Facebook told the BBC that the documents have been presented in a “very misleading manner” and required more context. It quoted a Facebook spokeswoman:

We stand by the platform changes we made in 2015 to stop a person from sharing their friends’ data with developers.
Like any business, we had many internal conversations about the various ways we could build a sustainable business model for our platform.
But the facts are clear: we’ve never sold people’s data.

Zuckerberg also posted a response on his Facebook page.
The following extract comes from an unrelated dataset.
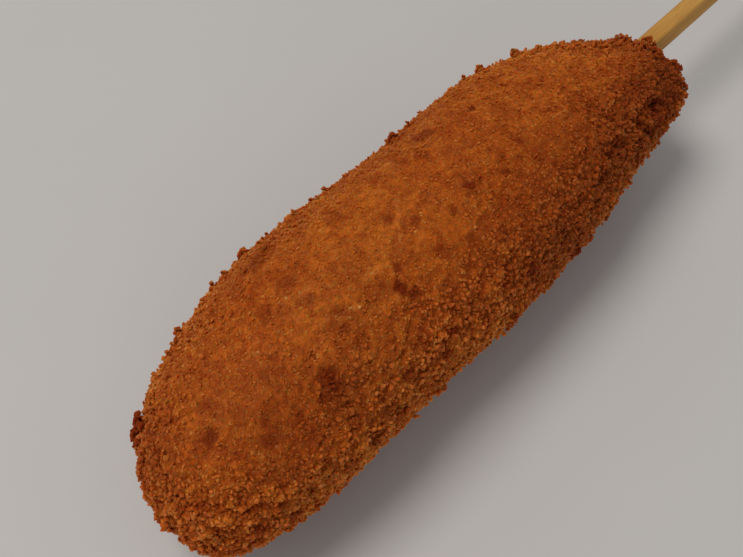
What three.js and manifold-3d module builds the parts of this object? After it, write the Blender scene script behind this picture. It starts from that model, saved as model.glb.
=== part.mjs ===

In it, he put context around the company’s decisions, including its efforts to fight “sketchy apps” such as the quiz that led to the Cambridge Analytica situation.

I understand there is a lot of scrutiny on how we run our systems.
That’s healthy, given the vast number of people who use our services around the world, and it is right that we are constantly asked to explain what we do. But it’s also important that the coverage of what we do – including the explanation of these internal documents – doesn’t misrepresent our actions or motives. This was an important change to protect our community, and it achieved its goal.